In [64]:
import numpy
import random

## Data defined

Where index is as follows: the length, width and where it's weight should be defined.

0 = blue,
1 = red

In [166]:
flowers = [
    [3, 1.5, 1],
    [2, 1, 0],
    [4, 1.5, 1],
    [3, 1, 0],
    [3.5, 0.5, 1],
    [2, 0.5, 0],
    [5.5, 1, 1], 
    [4.4, 1, "?"]
]

## NN is our Neural Network function

Accepting matching data, with their weight application and bias generated later in numpy's random number generator. Also defining sigmoid, an expo function which packs any data into values between 0 and 1, negative or positive. M = Measurement.

In [103]:
def feed(m1, m2, w1, w2, b):
    z = m1 * w1 + m2 * w2 + b
    return sigmoid(z)

def sigmoid(x):
    return 1/(1 + numpy.exp(-x))

In [169]:
w1, w2, b = 7.526382310815231, 3.4870577682723902, -26.253997846696628

## Running an example, with previously assigned random weights and bias

We are running this for our data set's first set of data:

**A red flower (val 1) which has a length 3 and height 1.5**

In [172]:
def run_model_predictions():
    for idx in range(len(flowers)):
        prediction = feed(flowers[idx][0], flowers[idx][1], w1, w2, b)
        target     = flowers[idx][2]
        print("{0} = {1}".format("red" if prediction >= 0.5 else "blue", "red" if target >= 0.5 else "blue"))
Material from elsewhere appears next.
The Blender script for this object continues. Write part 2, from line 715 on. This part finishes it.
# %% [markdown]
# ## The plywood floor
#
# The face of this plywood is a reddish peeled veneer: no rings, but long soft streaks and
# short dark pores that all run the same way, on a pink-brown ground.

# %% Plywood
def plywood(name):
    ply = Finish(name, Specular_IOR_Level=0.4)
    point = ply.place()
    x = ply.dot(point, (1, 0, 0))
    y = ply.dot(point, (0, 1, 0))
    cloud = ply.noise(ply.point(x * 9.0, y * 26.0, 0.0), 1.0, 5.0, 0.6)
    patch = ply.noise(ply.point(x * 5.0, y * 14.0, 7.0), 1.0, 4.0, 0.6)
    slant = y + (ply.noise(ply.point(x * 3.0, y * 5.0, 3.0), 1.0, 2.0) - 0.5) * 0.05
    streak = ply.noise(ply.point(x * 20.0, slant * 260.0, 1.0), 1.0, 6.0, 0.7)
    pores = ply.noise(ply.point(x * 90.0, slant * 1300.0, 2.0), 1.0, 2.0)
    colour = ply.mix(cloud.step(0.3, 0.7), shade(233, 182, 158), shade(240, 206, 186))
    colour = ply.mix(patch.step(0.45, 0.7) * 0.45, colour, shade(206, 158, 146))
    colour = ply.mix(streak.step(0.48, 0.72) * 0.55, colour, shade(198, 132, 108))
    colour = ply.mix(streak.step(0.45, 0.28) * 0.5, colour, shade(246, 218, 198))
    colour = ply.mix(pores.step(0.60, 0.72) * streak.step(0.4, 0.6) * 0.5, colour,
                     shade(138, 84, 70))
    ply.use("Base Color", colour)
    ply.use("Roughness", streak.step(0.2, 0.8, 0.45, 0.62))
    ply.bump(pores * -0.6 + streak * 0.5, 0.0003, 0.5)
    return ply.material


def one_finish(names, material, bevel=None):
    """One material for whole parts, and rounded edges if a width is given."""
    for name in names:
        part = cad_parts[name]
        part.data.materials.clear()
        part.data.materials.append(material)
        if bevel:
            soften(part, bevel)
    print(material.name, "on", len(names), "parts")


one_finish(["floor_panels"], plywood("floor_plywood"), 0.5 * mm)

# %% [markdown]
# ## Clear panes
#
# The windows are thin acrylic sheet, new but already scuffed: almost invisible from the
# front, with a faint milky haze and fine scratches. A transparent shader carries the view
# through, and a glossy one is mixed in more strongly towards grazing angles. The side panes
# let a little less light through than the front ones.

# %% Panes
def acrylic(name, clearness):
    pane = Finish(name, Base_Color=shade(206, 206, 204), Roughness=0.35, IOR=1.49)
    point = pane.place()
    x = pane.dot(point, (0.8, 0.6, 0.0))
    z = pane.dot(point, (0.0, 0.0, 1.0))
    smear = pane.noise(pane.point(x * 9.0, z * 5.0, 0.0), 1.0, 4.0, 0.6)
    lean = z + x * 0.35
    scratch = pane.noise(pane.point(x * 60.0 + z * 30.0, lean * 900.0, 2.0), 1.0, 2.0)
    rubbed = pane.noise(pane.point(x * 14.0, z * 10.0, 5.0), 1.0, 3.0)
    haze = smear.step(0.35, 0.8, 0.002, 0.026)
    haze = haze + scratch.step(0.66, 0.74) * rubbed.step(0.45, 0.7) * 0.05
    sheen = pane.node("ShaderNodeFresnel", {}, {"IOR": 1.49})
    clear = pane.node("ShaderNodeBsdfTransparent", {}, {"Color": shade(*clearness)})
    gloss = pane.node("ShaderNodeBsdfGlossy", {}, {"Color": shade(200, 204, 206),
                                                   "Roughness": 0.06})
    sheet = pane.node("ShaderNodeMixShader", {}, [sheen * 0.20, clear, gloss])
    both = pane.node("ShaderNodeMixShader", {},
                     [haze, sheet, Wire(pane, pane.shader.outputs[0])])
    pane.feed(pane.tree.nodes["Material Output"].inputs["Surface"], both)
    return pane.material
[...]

def predict_from_m(m1, m2):
    prediction = feed(m1, m2, w1, w2, b)
    target     = "?"
    print("{0} = {1}".format("red" if prediction >= 0.5 else "blue", "?"))


def model():
    correct = 0
    for i in range(len(flowers)):
        prediction = 1 if feed(flowers[i][0], flowers[i][1], w1, w2, b) >= 0.5 else 0
#         print(prediction)
        if flowers[i][2] == prediction:
            correct += 1
    print("Model: {0}% effective, overall {1}/{2}".format(round(correct/len(flowers)*100, 2), correct, len(flowers)))
       

run_model_predictions()
model()
    


red = red
blue = blue
red = red
blue = blue
red = red
blue = blue
red = red
Model: 100.0% effective, overall 7/7


## Cost Function (Squared Error Cost Function)
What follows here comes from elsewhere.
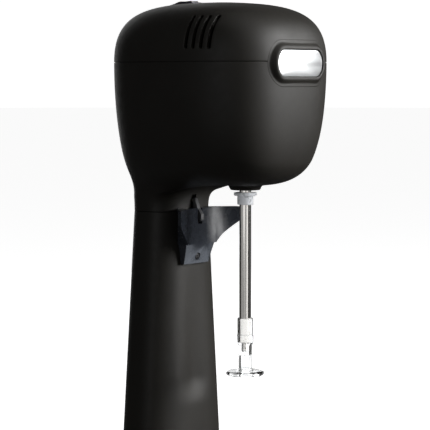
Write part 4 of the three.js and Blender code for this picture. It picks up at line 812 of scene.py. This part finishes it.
def lever_slot():
    return slab("slot", [(x + NECK_FRONT_X, y) for x, y in rounded_rectangle(18, 2 * LEVER_SLOT_HALF, 0.8)],
                PIVOT_Z - 4, TAB_Z + 3, radius=0)


def pointed(obj, place, direction):
    """Turns a piece made along +Z to a direction and puts it at a place in millimetres."""
    turn = Vector((0, 0, 1)).rotation_difference(Vector(direction).normalized()).to_matrix().to_4x4()
    obj.data.transform(Matrix.Translation(Vector(place) * MM) @ turn)
    return obj


def screw_hole(place, direction):
    pocket = turned("pocket", [(0, -0.3), (3.5, -0.3), (3.5, 9), (0, 9)], 40, (0, 0))
    thread = turned("thread", [(0, -11.5), (1.8, -11.5), (1.8, 1), (0, 1)], 24, (0, 0))
    return pointed(boolean(pocket, "UNION", thread), place, direction)


COVER_SCREWS = [(-HEAD_REACH + 2, y, COVER_Z - 8) for y in (-28, 28)]
NECK_SCREWS = [(-NECK_REAR + 2, y, NECK_Z + 7) for y in (-14, 14)]
boolean(head, "UNION", boss)
boolean(head, "DIFFERENCE", bore, mouth, badge_pocket(), lever_slot(),
        *[screw_hole(place, (-1, 0, 0)) for place in (*COVER_SCREWS, *NECK_SCREWS)])
dressed(head, BODY, "body_paint", "housing", "head_housing")

# ---------- Pedestal ----------

GLAND_Z = 24
gland_hole = pointed(turned("hole", [(0, -10), (5.8, -10), (5.8, 10), (0, 10)], 40, (0, 0)),
                     (-BASE_REAR, 0, GLAND_Z), (1, 0, 0))
BRACKET_WALL_X = SPINDLE_X - 56.5
BRACKET_TOP_Z = 290.6
BRACKET_LOW_Z = BRACKET_TOP_Z - 54
CREASE_Z = BRACKET_TOP_Z - 34.6
TIP_Z = BRACKET_TOP_Z - 13.6
BRACKET_SCREW = (BRACKET_WALL_X - 4.6, 0, BRACKET_LOW_Z + 7)
boolean(pedestal, "DIFFERENCE", gland_hole, lever_slot(), screw_hole(BRACKET_SCREW, (1, 0, 0)),
        *[screw_hole(place, (-1, 0, 0)) for place in NECK_SCREWS])
dressed(pedestal, BODY, "body_paint", "housing", "pedestal_housing")

# ---------- Power switch ----------

window = rounded_rectangle(WINDOW_LENGTH, WINDOW_WIDTH, 0.8)
flange = rounded_rectangle(SWITCH_LENGTH, SWITCH_WIDTH, 2)
top = SWITCH_FLANGE + GAP
frame_rings = [
    *outline_rings(flange, [(0, GAP), (0, top - 0.7), (0.1, top - 0.35), (0.35, top - 0.1), (0.7, top)]),
    *outline_rings(window, [(-0.5, top), (-0.2, top - 0.1), (0, top - 0.4), (0, -9.5), (-0.9, -9.5)]),
    *outline_rings(rounded_rectangle(SWITCH_LENGTH - 4, SWITCH_WIDTH - 3.6, 0.6), [(0, -9.5), (0, GAP)]),
]
switch_body = at_switch(rings_mesh("switch_body", frame_rings, closed=True))
dressed(switch_body, SWITCH, "switch_plastic", "housing", "switch_frame")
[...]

Squaring the difference between the target (or real) and the prediction, helps us get an idea of how to minimize the cost and get better predictions.
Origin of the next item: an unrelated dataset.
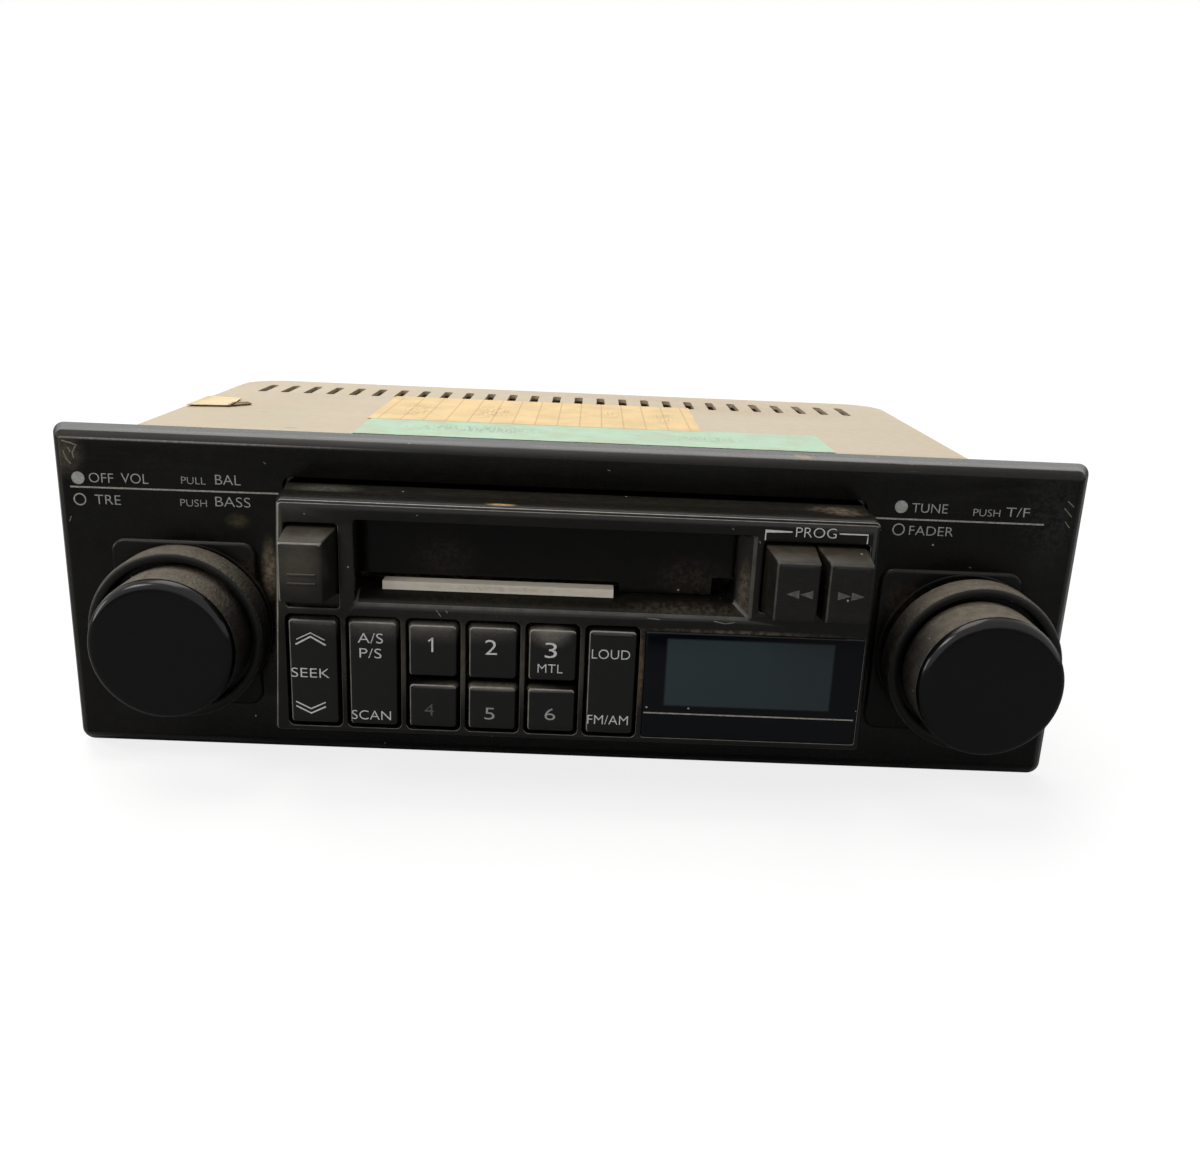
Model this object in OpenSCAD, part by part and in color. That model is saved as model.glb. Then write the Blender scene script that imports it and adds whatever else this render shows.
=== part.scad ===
// Car cassette stereo for a two-shaft dashboard opening.
// X runs to the right, Y to the back and Z up. All sizes are in millimetres.
// Heights and depths are written from the middle of the trim plate's front face, and every
// piece is then placed with the middle of the unit's footprint at the origin, standing on z = 0.

/* [Trim plate] */
// Width of the trim plate at its back edge
plate_w = 188; // [184:1:200]
// Height of the trim plate at its back edge
plate_h = 62.2; // [56:0.2:70]
// How far each end of the trim plate slopes in towards its face
plate_end_slope = 4.2; // [0:0.1:5]
// How far the lower edge of the trim plate slopes in towards its face
plate_low_slope = 4.6; // [0:0.1:5]
// Depth of the trim plate from its face to its back edge
plate_d = 9.2; // [7:0.2:11]
// Wall of the trim plate
plate_wall = 2.2; // [1.6:0.1:2.8]
// Bevel round the front edge of the trim plate
plate_bevel = 1.05; // [0.5:0.05:1.5]
// Corner radius of the trim plate
plate_r = 2.25; // [2:0.25:5]
// Width of the adapter pad round each shaft
pad_w = 25.5; // [23:0.5:27]
// Height of the adapter pad round each shaft
pad_h = 30.8; // [30:0.2:34]
// Distance between the middles of the two adapter pads
pad_span = 136.6; // [134:0.2:138]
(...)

**When the slope is positive** it means that there must be subtracted a positive integer to get closer to the zero approximation (once at 0, the cost function is at it's equalibrium), on the other side **when the slope is negative** that means it is approaching the 0-point, so it must be subtracted by a negative number.

### Note that prediction is the only value which changes, so that is our "goal" value

In [86]:
# cost function to tell the computer how far out it was, lower = better
def prediction_cost(prediction, target):
    return (prediction - target) ** 2

# getting the slope of this function, as it requires tweaking for backwards integration
def slope_cost(prediction, target):
    return 2 ** (prediction - target) * 1

e1 = error(prediction, target)
s1 = slope(prediction, target)

print("The error for prediction is: {0}".format(e1))
print(", With a slope of {0}".format(s1))

The error for prediction is: 0.23990334068177915
, With a slope of 1.404249496973327


## Converting the slope into a closer depiction of the point value

To do this: positive slopes require subtracting a positive float, and for negative slopes, subtracting negative floats. So, to recap, the slope function is the differential (gradient finder) for our cost function - the **cost function** being the prime way of measuring whether or not our computer is doing well in the ability to guess the colour from given data.

Below is the actual training and integration of the model to find the best w1/w2/b values.

**Feed forward** means to combine the weights and bias with the predefined values.

In [168]:
def random_weights():
    return [numpy.random.randn(), numpy.random.randn(), numpy.random.randn()]

def train(weights=False):
    if weights == False:
        w1, w2, b = numpy.random.randn(), numpy.random.randn(), numpy.random.randn()
    else:
        w1, w2, b = weights
        
    print(w1, w2, b)
    # how drastic changes are made, 0.05 = 20% difference
    learning_rate = 0.2
    
    
    for i in range(50000):
        # picking a flower
        idx    = random.randint(0, len(flowers)-1)
        point  = flowers[idx]
        target = flowers[idx][2]
        
        # feeding forward, getting prediction
        # the predicted value that we got, we get the derivative of that later on
        z = point[0] * w1 + point[1] * w2 + b
        prediction = sigmoid(z)
        
        # getting the cost and slope of pred
        cost = (prediction - target) ** 2
        dcost = 2 * (prediction - target)

        # derivative of z-prediction, using the more-sigmoid rule since we packed it up
        # this is the derivative of sigmoid
        dprediction = sigmoid(z) * (1-sigmoid(z))

        # getting the derivatives of the individual weight/bias variables,
        # since we are getting the derivative and lowering a level usign the
        # power rule, we are left with:
        # w1 * length -> length, i.e. w1 * point[0] -> point[0], 2x -> 2
        # these are all the PARTIALS, which means what does z change by when
        # we look at each of the individual points
        dw1 = point[0]
        dw2 = point[1]
        db  = 1

        # bringing the cost changes (slope) through each function
        # through the square, then sigmoid value (backward integration)
        # then finally through whatever is multiplying our parameter of interest (length
        # x width) which is the last piece derivative
        
        # the difference in cost with respect to the randomized weights,
        # this is the entire backwards working from cost downwards before
        # the weights start to change, and we individually
        # apply all values
        d_cost_wrt_weights = dcost * 1 * dprediction * 1
        
        dcost_dw1 = d_cost_wrt_weights * dw1
        dcost_dw2 = d_cost_wrt_weights * dw2
        dcost_db  = d_cost_wrt_weights * db

        # updating our parameters with the above
        w1 -= learning_rate * dcost_dw1
        w2 -= learning_rate * dcost_dw2
        b  -= learning_rate * dcost_db
        
    print(w1, w2, b)
    
train()

1.2291775507539453 0.2850064793472833 -0.8719092321483759
7.526382310815231 3.4870577682723902 -26.253997846696628